Problem:

The client experienced frequent warnings in their Cassandra nodes, indicated by the log entry:

INFO [CompactionExecutor:37] 2023-02-23 12:00:12,268 NoSpamLogger.java:91 – Maximum memory usage reached (536870912), cannot allocate chunk of 1048576

The client requested an investigation into the potential impact of increasing the file_cache_size_in_mb in the cassandra.yaml file, whether a restart (bounce) would be necessary, and the appropriate memory setting to eliminate these warnings.

Process:

Upon receiving the query, the expert analyzed the situation and provided initial feedback. It was clarified that these messages were not errors but debug logs indicating that the cache size was insufficient to handle the frequent queries. This situation did not disrupt data retrieval, which would continue from SSTables instead of caches, but it could impact performance due to the need for more frequent disk reads.
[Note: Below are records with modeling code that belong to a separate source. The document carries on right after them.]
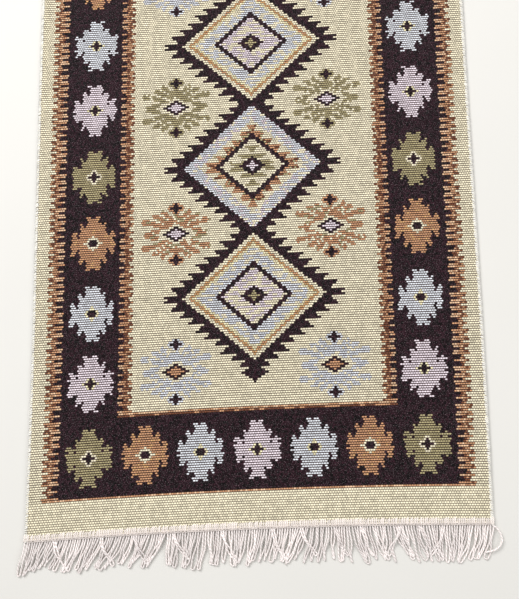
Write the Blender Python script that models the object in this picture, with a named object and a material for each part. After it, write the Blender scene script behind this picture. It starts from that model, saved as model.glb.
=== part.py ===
"""Woven kilim table runner with overlocked edges and a twisted-cord fringe at both ends.

Units are metres and +Z is up. The runner lies flat on its back face at z = 0, with its length
along Y and its width along X, and the origin under its middle. The cloth is modelled in three
lengths that meet at the two lines where it bends over a table's edges. The back end is the
front end turned half round about Z, so both ends are built by the same functions.
"""

import math

import bmesh
import bpy
from mathutils import Vector

# ---- driving dimensions -------------------------------------------------------------------
RUNNER_WIDTH = 0.400        # over the two overlocked edges
RUNNER_LENGTH = 1.840       # over the two fringe headings, without the fringe
CLOTH_THICKNESS = 0.0024    # double-faced weave
DROP_LENGTH = 0.200         # the end that hangs over a table's edge, heading included

OVERLOCK_WIDTH = 0.0035     # the yarn wrapped over each long edge
OVERLOCK_LOFT = 0.0004      # how far the wrapping stands above the cloth
OVERLOCK_WALL = 0.0014      # yarn outside the cloth's own edge
WRAP_THICKNESS = 0.0004     # yarn under the cloth's edge

HEADING_DEPTH = 0.0070      # the head of the fringe, overcast on the cloth's end
HEADING_LOFT = 0.0006       # how far it stands above the cloth
HEADING_WALL = 0.0024       # heading beyond the cloth's own end

STITCH_WIDTH = 0.0010       # the line of chain stitch along the heading
STITCH_INSET = 0.0018       # from its middle to the heading's outer edge
STITCH_HEIGHT = 0.0006
STITCH_SUNK = 0.0003        # how far its lower part is pulled into the heading
STITCH_MARGIN = 0.0040      # from each end of the stitching to the runner's edge

FRINGE_LENGTH = 0.0330      # from the heading to the tips
TUFTS_PER_END = 23          # groups that the fringe's cords gather into
TUFT_THICKNESS = 0.0026
TUFT_SPACE = 0.0006         # between two tufts at the heading
TUFT_TIP_SHARE = 0.60       # a tuft's width near its tip, as a share of its width at the heading

SEAM_GAP = 0.0003           # clearance between pieces that touch

# How far the tips lie to the right of their roots, at places across the width (0 left, 1 right).
TIP_LEAN = (
    (0.00, -0.011), (0.20, -0.012), (0.30, -0.005), (0.38, -0.004), (0.50, -0.007),
    (0.62, -0.010), (0.68, 0.004), (0.80, 0.005), (0.87, 0.003), (0.93, -0.003), (1.00, -0.005),
)

# ---- values worked out from them ----------------------------------------------------------
HALF_WIDTH = RUNNER_WIDTH / 2
FOLD_Y = RUNNER_LENGTH / 2 - DROP_LENGTH
SLOT_TOP = CLOTH_THICKNESS - WRAP_THICKNESS
TONGUE_BOTTOM = WRAP_THICKNESS + SEAM_GAP
TONGUE_TOP = SLOT_TOP - SEAM_GAP
TONGUE_HALF_WIDTH = HALF_WIDTH - OVERLOCK_WALL - SEAM_GAP
CORE_HALF_WIDTH = HALF_WIDTH - OVERLOCK_WIDTH - SEAM_GAP
OVERLOCK_THICKNESS = CLOTH_THICKNESS + OVERLOCK_LOFT
HEADING_THICKNESS = CLOTH_THICKNESS + HEADING_LOFT


def clear_scene():
    for thing in list(bpy.data.objects):
        bpy.data.objects.remove(thing, do_unlink=True)


def fabric(name, colour, roughness):
    """A plain fabric finish."""
    material = bpy.data.materials.new(name)
    material.use_nodes = True
    shader = material.node_tree.nodes["Principled BSDF"]
    shader.inputs["Base Color"].default_value = (*colour, 1.0)
    shader.inputs["Roughness"].default_value = roughness
    shader.inputs["Metallic"].default_value = 0.0
    return material


def place(name, mesh, material, parent):
    mesh.materials.append(material)
    thing = bpy.data.objects.new(name, mesh)
    thing.parent = parent
    bpy.context.scene.collection.objects.link(thing)
    return thing


def finish_mesh(name, shape):
    """The bmesh as a mesh whose faces point outwards."""
    bmesh.ops.recalc_face_normals(shape, faces=shape.faces[:])
    mesh = bpy.data.meshes.new(name)
    shape.to_mesh(mesh)
    shape.free()
    return mesh


def box_mesh(name, low, high):
    shape = bmesh.new()
    bmesh.ops.create_cube(shape, size=1.0)
    low, high = Vector(low), Vector(high)
    size = high - low
    bmesh.ops.scale(shape, vec=size, verts=shape.verts[:])
    bmesh.ops.translate(shape, vec=low + size / 2, verts=shape.verts[:])
    return finish_mesh(name, shape)


def helper_box(name, low, high, parent):
    """A box that only shapes another piece."""
    helper = bpy.data.objects.new(name, box_mesh(name, low, high))
    helper.parent = parent
    helper.hide_render = True
    helper.display_type = "WIRE"
    bpy.context.scene.collection.objects.link(helper)
    return helper


def shape_with(thing, helper, operation):
    step = thing.modifiers.new(helper.name, "BOOLEAN")
    step.operation = operation
    step.solver = "EXACT"
    step.object = helper


def round_edges(thing, width, segments):
    step = thing.modifiers.new("Rounded", "BEVEL")
    step.width = width
    step.segments = segments
    step.limit_method = "ANGLE"
    step.angle_limit = math.radians(40)


def hinge_empty(name, place_at, turn, parent=None):
    """An empty on a bending line. Its local -Y points out towards the runner's end."""
    empty = bpy.data.objects.new(name, None)
    empty.location = place_at
    empty.rotation_euler = (0.0, 0.0, turn)
    empty.parent = parent
    bpy.context.scene.collection.objects.link(empty)
    return empty


# ---- the cloth: a full-thickness body with a thin tongue that the edgings wrap -------------
def cloth_section(name, core_ends, tongue_ends, parent):
    """core_ends and tongue_ends are the (low, high) reach along Y of the body and its tongue."""
    core = box_mesh(
        name,
        (-CORE_HALF_WIDTH, core_ends[0], 0.0),
        (CORE_HALF_WIDTH, core_ends[1], CLOTH_THICKNESS),
    )
    section = place(name, core, CLOTH, parent)
    tongue = helper_box(
        name + "_tongue",
        (-TONGUE_HALF_WIDTH, tongue_ends[0], TONGUE_BOTTOM),
        (TONGUE_HALF_WIDTH, tongue_ends[1], TONGUE_TOP),
        parent,
    )
    shape_with(section, tongue, "UNION")


# ---- overlocked edge: yarn wrapped over, round and under the cloth's edge ------------------
def arc(centre_x, centre_z, radius, start, stop, steps):
    """Points of an arc in the X-Z plane, angles in degrees from +X towards +Z."""
    points = []
    for i in range(steps + 1):
        angle = math.radians(start + (stop - start) * i / steps)
        points.append((centre_x + radius * math.cos(angle), centre_z + radius * math.sin(angle)))
    return points


def overlock_profile():
    """The wrapping cut across, for the edge at +X: a C that opens towards the cloth."""
    inner = HALF_WIDTH - OVERLOCK_WIDTH
    slot_end = HALF_WIDTH - OVERLOCK_WALL
    radius = OVERLOCK_THICKNESS / 3
    outer = HALF_WIDTH - radius
    points = [(inner, 0.0)]
    points += arc(outer, radius, radius, -90, 0, 4)
    points += arc(outer, OVERLOCK_THICKNESS - radius, radius, 0, 90, 4)
    points += [(inner, OVERLOCK_THICKNESS), (inner, SLOT_TOP)]
    points += [(slot_end, SLOT_TOP), (slot_end, WRAP_THICKNESS), (inner, WRAP_THICKNESS)]
    return points


def overlock(name, side, ends, parent):
    """side is 1 for the +X edge and -1 for the -X edge; ends is its reach along Y."""
    shape = bmesh.new()
    ring = [shape.verts.new((side * x, ends[0], z)) for x, z in overlock_profile()]
    cap = shape.faces.new(ring)
    swept = bmesh.ops.extrude_face_region(shape, geom=[cap])
    moved = [item for item in swept["geom"] if isinstance(item, bmesh.types.BMVert)]
    bmesh.ops.translate(shape, vec=(0.0, ends[1] - ends[0], 0.0), verts=moved)
    wrapping = place(name, finish_mesh(name, shape), OVERLOCK, parent)
    wrapping.data.shade_smooth()
    wrapping.data.set_sharp_from_angle(angle=math.radians(40))


# ---- fringe heading: a narrow band over the cloth's end, with a line of stitches along it ---
def heading(name, parent):
    outer = -DROP_LENGTH
    inner = outer + HEADING_DEPTH
    band = place(
        name,
        box_mesh(name, (-HALF_WIDTH, outer, 0.0), (HALF_WIDTH, inner, HEADING_THICKNESS)),
        HEADING,
        parent,
    )
    round_edges(band, HEADING_LOFT, 2)
    slot = helper_box(
        name + "_slot",
        (-HALF_WIDTH + OVERLOCK_WALL, outer + HEADING_WALL, WRAP_THICKNESS),
        (HALF_WIDTH - OVERLOCK_WALL, inner + HEADING_DEPTH, SLOT_TOP),
        parent,
    )
    shape_with(band, slot, "DIFFERENCE")
    reach = HALF_WIDTH - STITCH_MARGIN + SEAM_GAP
    half_groove = STITCH_WIDTH / 2 + SEAM_GAP
    middle = outer + STITCH_INSET
    groove = helper_box(
        name + "_groove",
        (-reach, middle - half_groove, HEADING_THICKNESS - STITCH_SUNK - SEAM_GAP),
        (reach, middle + half_groove, 2 * HEADING_THICKNESS),
        parent,
    )
    shape_with(band, groove, "DIFFERENCE")


def heading_stitch(name, parent):
    reach = HALF_WIDTH - STITCH_MARGIN
    middle = -DROP_LENGTH + STITCH_INSET
    low = HEADING_THICKNESS - STITCH_SUNK
    line = box_mesh(
        name,
        (-reach, middle - STITCH_WIDTH / 2, low),
        (reach, middle + STITCH_WIDTH / 2, low + STITCH_HEIGHT),
    )
    round_edges(place(name, line, THREAD, parent), STITCH_HEIGHT / 4, 1)


# ---- fringe: tapering tufts of cords that lie out from the heading -------------------------
def tip_lean(across):
    """The lean between the two listed places on either side."""
    for (left, first), (right, second) in zip(TIP_LEAN, TIP_LEAN[1:]):
        if across <= right:
            return first + (second - first) * (across - left) / (right - left)
    return TIP_LEAN[-1][1]


def tuft(name, number, parent):
    """A flat-bottomed bundle, rounded on top, that narrows and leans towards its tip."""
    across = (number + 0.5) / TUFTS_PER_END
    pitch = RUNNER_WIDTH / TUFTS_PER_END
    root_x = -HALF_WIDTH + RUNNER_WIDTH * across
    lean = tip_lean(across)
    root_half = (pitch - TUFT_SPACE) / 2
    shape = bmesh.new()
    rings = []
    for along in (0.0, 0.2, 0.4, 0.6, 0.8, 0.94, 1.0):
        rounding = 1.0 if along < 0.9 else math.sqrt(1.0 - ((along - 0.9) / 0.12) ** 2)
        half = root_half * (1.0 - (1.0 - TUFT_TIP_SHARE) * along**1.3) * rounding
        height = TUFT_THICKNESS * (1.0 - 0.25 * along) * (0.5 + 0.5 * rounding)
        centre = root_x + lean * (0.3 * along + 0.7 * along**2)
        y = -SEAM_GAP - (FRINGE_LENGTH - SEAM_GAP) * along
        ring = [shape.verts.new((centre - half, y, 0.0)), shape.verts.new((centre + half, y, 0.0))]
        for turn in (20, 60, 90, 120, 160):
            angle = math.radians(turn)
            x = centre + half * math.cos(angle)
            ring.append(shape.verts.new((x, y, height * math.sin(angle))))
        rings.append(ring)
    for near, far in zip(rings, rings[1:]):
        for i in range(len(near)):
            j = (i + 1) % len(near)
            shape.faces.new((near[i], near[j], far[j], far[i]))
    shape.faces.new(rings[0])
    shape.faces.new(rings[-1])
    bundle = place(name, finish_mesh(name, shape), FRINGE, parent)
    bundle.data.shade_smooth()
    bundle.data.set_sharp_from_angle(angle=math.radians(50))


# ---- one end of the runner ------------------------------------------------------------------
def runner_end(end, turn):
    """end is "front" or "back"; turn is the half turn that makes the back end."""
    sign = -1 if end == "front" else 1
    fold = hinge_empty(end + "_fold_line", (0.0, sign * FOLD_Y, 0.0), turn)
    start = -SEAM_GAP / 2
    heading_inner = -DROP_LENGTH + HEADING_DEPTH
    tongue_tip = -DROP_LENGTH + HEADING_WALL + SEAM_GAP
    cloth_section(
        end + "_cloth",
        (heading_inner + SEAM_GAP, start),
        (tongue_tip, start),
        fold,
    )
    for side, local in (("left", -1), ("right", 1)):
        overlock(
            f"{end}_{side}_overlock",
            local if end == "front" else -local,
            (heading_inner + SEAM_GAP, start),
            fold,
        )
    heading(end + "_heading", fold)
    heading_stitch(end + "_heading_stitch", fold)
    root = hinge_empty(end + "_fringe_line", (0.0, -DROP_LENGTH, 0.0), 0.0, fold)
    for number in range(TUFTS_PER_END):
        tuft(f"{end}_tuft_{number + 1:02d}", number, root)


def middle_length():
    """The part of the runner that lies on the table."""
    reach = FOLD_Y - SEAM_GAP / 2
    cloth_section("middle_cloth", (-reach, reach), (-reach, reach), None)
    overlock("middle_left_overlock", -1, (-reach, reach), None)
    overlock("middle_right_overlock", 1, (-reach, reach), None)


clear_scene()
CLOTH = fabric("kilim_cloth", (0.10, 0.05, 0.05), 0.92)
OVERLOCK = fabric("overlock_yarn", (0.72, 0.69, 0.60), 0.90)
HEADING = fabric("heading_weave", (0.80, 0.74, 0.70), 0.90)
THREAD = fabric("chain_stitch_thread", (0.85, 0.80, 0.77), 0.85)
FRINGE = fabric("fringe_cotton", (0.82, 0.74, 0.71), 0.92)
middle_length()
runner_end("front", 0.0)
runner_end("back", math.pi)
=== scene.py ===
# %% [markdown]
# # A woven table runner
# The runner is one strip of double-faced jacquard cloth in a kilim design. Its two long edges are
# overlocked with white yarn, and each short end is closed by a narrow overcast heading, from which
# a fringe of twisted cotton cords comes out. The measured model gives every size and place, and this
# script weaves, stitches and fringes the runner on top of it.

# %% The measured model
import math

import bpy
import numpy as np
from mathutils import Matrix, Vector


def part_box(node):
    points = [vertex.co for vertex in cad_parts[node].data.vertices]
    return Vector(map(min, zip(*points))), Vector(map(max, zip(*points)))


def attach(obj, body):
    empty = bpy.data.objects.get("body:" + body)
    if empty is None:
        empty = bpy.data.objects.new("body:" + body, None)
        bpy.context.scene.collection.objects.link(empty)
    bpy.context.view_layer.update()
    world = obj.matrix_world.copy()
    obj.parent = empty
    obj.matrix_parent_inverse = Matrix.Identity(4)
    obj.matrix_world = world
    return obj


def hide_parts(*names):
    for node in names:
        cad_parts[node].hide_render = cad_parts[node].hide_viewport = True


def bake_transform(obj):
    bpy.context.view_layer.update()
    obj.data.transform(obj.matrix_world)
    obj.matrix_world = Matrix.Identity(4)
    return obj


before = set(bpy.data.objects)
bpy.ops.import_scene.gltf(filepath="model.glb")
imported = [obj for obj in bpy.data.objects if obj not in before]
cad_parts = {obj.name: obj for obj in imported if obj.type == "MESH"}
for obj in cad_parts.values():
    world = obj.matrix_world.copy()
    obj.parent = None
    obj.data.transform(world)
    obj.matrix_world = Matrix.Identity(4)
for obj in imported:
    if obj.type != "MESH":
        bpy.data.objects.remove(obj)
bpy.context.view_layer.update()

# %% [markdown]
# ## Sizes
# All places come from the model's own boxes: the outer faces of the overlocked edges give the
# width, the outer faces of the headings give the length, and the joints give the two lines where
# the runner bends over a table's edges. The cloth on its own is a little thinner than its edgings.

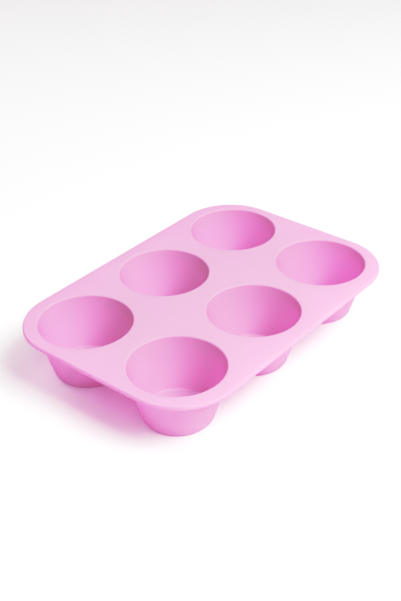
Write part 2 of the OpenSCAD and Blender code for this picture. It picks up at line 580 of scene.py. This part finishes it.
def area_light(name, azimuth, elevation, size, power):
    """A square soft light that looks at the tray."""
    back = towards(azimuth, elevation)
    lamp = bpy.data.lights.new(name, "AREA")
    lamp.size = size
    lamp.energy = power
    light = bpy.data.objects.new(name, lamp)
    light.location = back * LAMP_DISTANCE
    light.rotation_mode = "QUATERNION"
    light.rotation_quaternion = (-back).to_track_quat("-Z", "Y")
    bpy.context.scene.collection.objects.link(light)


def make_light():
    """A soft key from the front, weaker lights from the other sides, and a pale room."""
    world = bpy.data.worlds.new("studio")
    bpy.context.scene.world = world
    world.use_nodes = True
    background = world.node_tree.nodes["Background"]
    background.inputs["Color"].default_value = (1, 1, 1, 1)
    background.inputs["Strength"].default_value = ROOM_LIGHT
    area_light("key", azimuth=5, elevation=52, size=0.8, power=31)
    area_light("side", azimuth=80, elevation=50, size=0.9, power=7)
    area_light("fill", azimuth=306, elevation=43, size=0.9, power=7)
    area_light("back", azimuth=185, elevation=45, size=0.9, power=9)


def make_tone():
    """The camera's response: a gentle S, with the shade lifted in red and blue."""
    view = bpy.context.scene.view_settings
    view.view_transform = "Standard"
    view.use_curve_mapping = True
    mapping = view.curve_mapping
    mapping.white_level = (WHITE_LEVEL,) * 3
    red, _, blue, combined = mapping.curves
    for light_in, light_out in TONE_CURVE:
        combined.points.new(light_in / WHITE_LEVEL, light_out)
    for curve, lift in ((red, RED_LIFT), (blue, BLUE_LIFT)):
        for value_in, value_out in lift:
            curve.points.new(value_in, value_out)
    mapping.update()


def make_camera():
    back = towards(CAMERA_AZIMUTH, CAMERA_ELEVATION)
    lens = bpy.data.cameras.new("camera")
    lens.lens = CAMERA_LENS
    lens.sensor_width = CAMERA_SENSOR
    camera = bpy.data.objects.new("camera", lens)
    camera.location = Vector((*CAMERA_AIM, TOP_Z)) + back * CAMERA_DISTANCE
    camera.rotation_mode = "QUATERNION"
    roll = Quaternion((0, 0, 1), math.radians(CAMERA_ROLL))
    camera.rotation_quaternion = (-back).to_track_quat("-Z", "Y") @ roll
    bpy.context.scene.collection.objects.link(camera)
    bpy.context.scene.camera = camera


make_camera()
make_deck()
for column in COLUMNS:
    for row in ROWS:
        make_cup(column, row)
make_floor()
make_light()
make_tone()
The expert advised against manually setting the file_cache_size_in_mb as it is dynamically managed based on the JVM heap size. Instead, the recommendation was to increase the overall memory available to Cassandra nodes. To proceed further, the expert requested detailed specifications of the nodes.

Solution:

Based on the specifications, it was concluded that the Cassandra nodes were currently handling the workload but were close to their memory limits. To prevent future performance degradation, the following steps were recommended:

Increase Node Memory: Allocate more memory to each Cassandra node. This would automatically increase the cache size, as it is dynamically adjusted based on the JVM heap size.
Monitoring: Implement real-time monitoring of memory usage using tools like Prometheus and Grafana. This would provide insights into memory usage patterns and help in fine-tuning the system.
Adjust Chunk Sizes: Evaluate and adjust the data chunk sizes if necessary. This can be an additional step to optimize memory usage and performance.

Conclusion:

By increasing the memory allocation for Cassandra nodes and implementing a robust monitoring system, the memory usage warnings were effectively addressed. These measures helped optimize the performance of the Cassandra cluster, ensuring it could handle frequent queries without hitting memory usage limits. This proactive approach not only resolved the immediate issue but also provided a framework for maintaining optimal performance and stability in the future.